Long enough to grow numb to the silence-enshrouded dinners. Long enough to forget the joy of arranging and rearranging. Long enough, in fact, to forget what I even have in the collection at all.

But today marked the end of cleanup crews. The end of painters, plastic drop cloths, and unexpected visits from clean and sober folks who talk way too loudly. Not quite the end of insurance paperwork, but we don’t live in a perfect world. Not yet.

And yet now, with freedom on the horizon, it occurs to me that there’s No Better Time than the present to rearrange our living situation. “If EVER there was a time to make those changes, it’s NOW, BEFORE making that second batch of 23 flights up and down the stairs with armloads of albums.” While I can’t bear the thought of another single day without being able to listen to my vinyl, at the same time, I can’t seem to decide on the best way to store them so they’re all at EYE LEVEL, within reasonable proximity to the turntable.

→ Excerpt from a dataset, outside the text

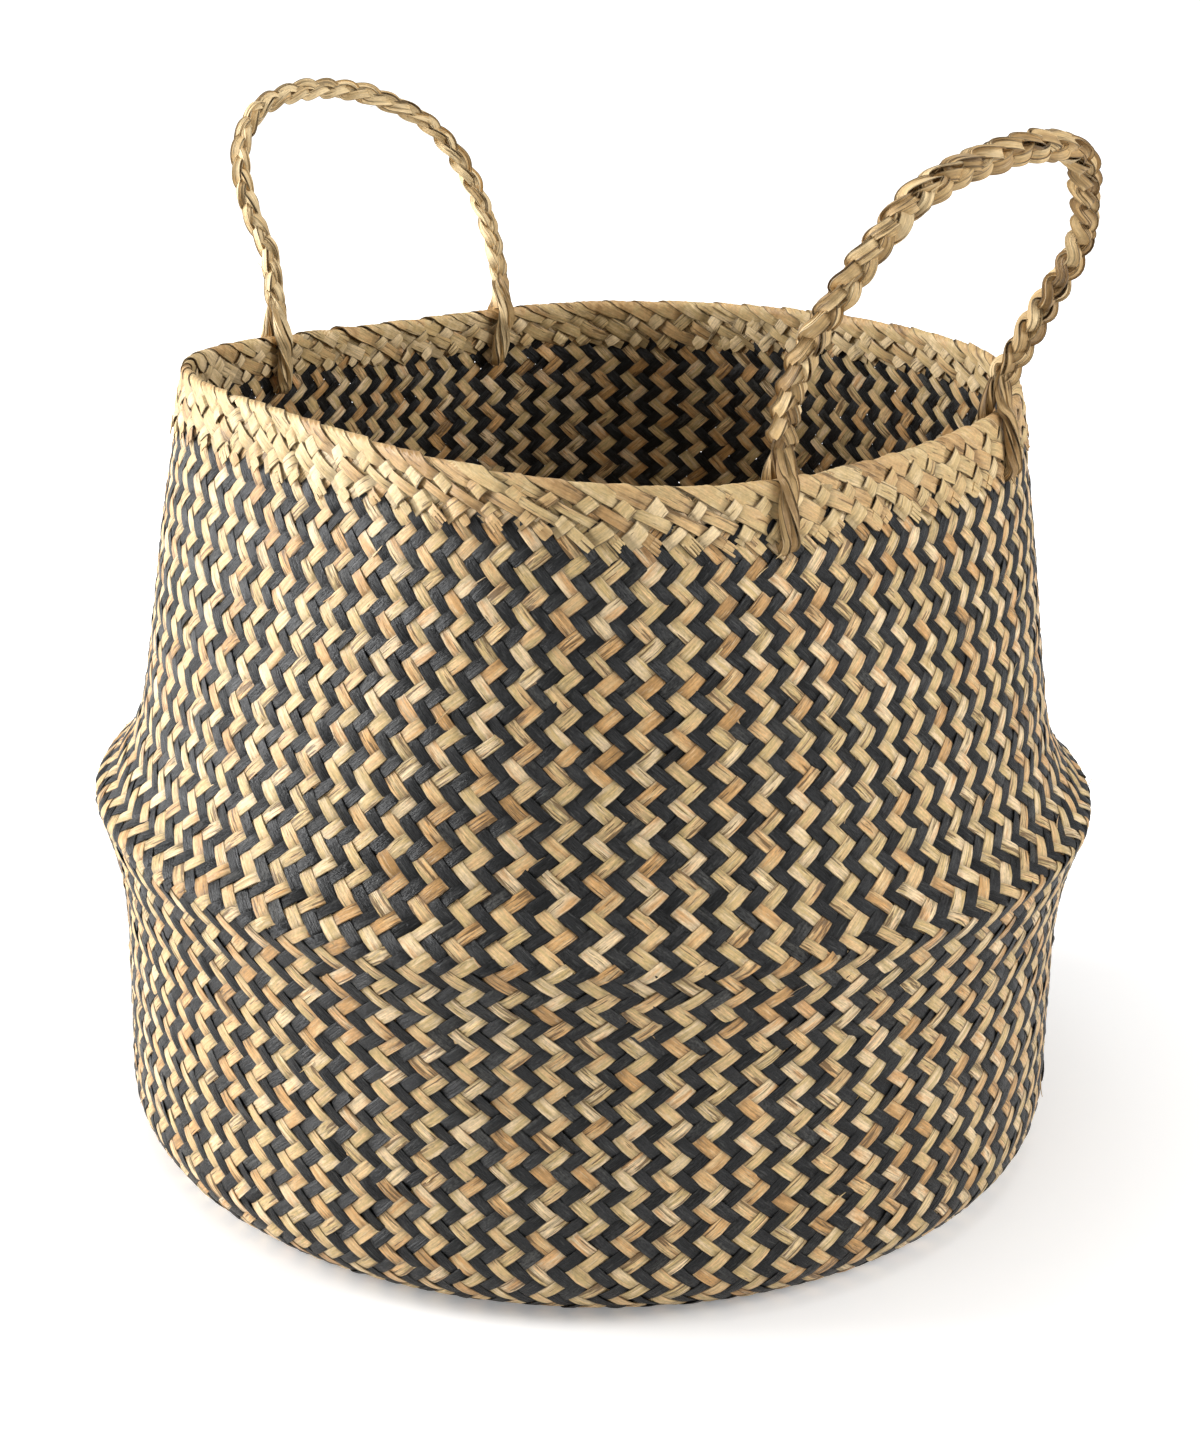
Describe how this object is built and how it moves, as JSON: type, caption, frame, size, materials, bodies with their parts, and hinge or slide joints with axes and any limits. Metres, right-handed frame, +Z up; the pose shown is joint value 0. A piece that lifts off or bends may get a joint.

Prologue: the vinyl, back in action, a few days after this rant.

This, of course, is to say nothing of the issue of arranging the albums themselves. I’ve never been an “alphabetical” kind of guy… how can the Beatles and Black Sabbath be neighbors? Back in the day, I always arranged by emotional state. One of my favorite on-screen moments is John Cusack’s character in High Fidelity… arranging his albums autobiographically. And Dick, walking through the stacks of LP’s, as if in a trance, trying desperately to sound cool… “I could help you… uh… man… if you want…” or something like that. I’m not going to google the script right this moment.

My point, if there can possibly be one on a night like tonight, is that I’m tired, and I want to listen to my records again. But there are miles to go before I drop the needle on the wax again. Maybe this weekend? (Maybe tomorrow, maybe next summer… Girl, I just don’t know…)

Bottom line: Life without vinyl sucks. Life with vinyl, but without the means to play it, is treacherous. And life with a ton of vinyl that you love, that was NOT destroyed in the house fire, that is stashed away in the closet at the top of the stairs waiting for you to come bring it back into rotation, is, somehow, divine.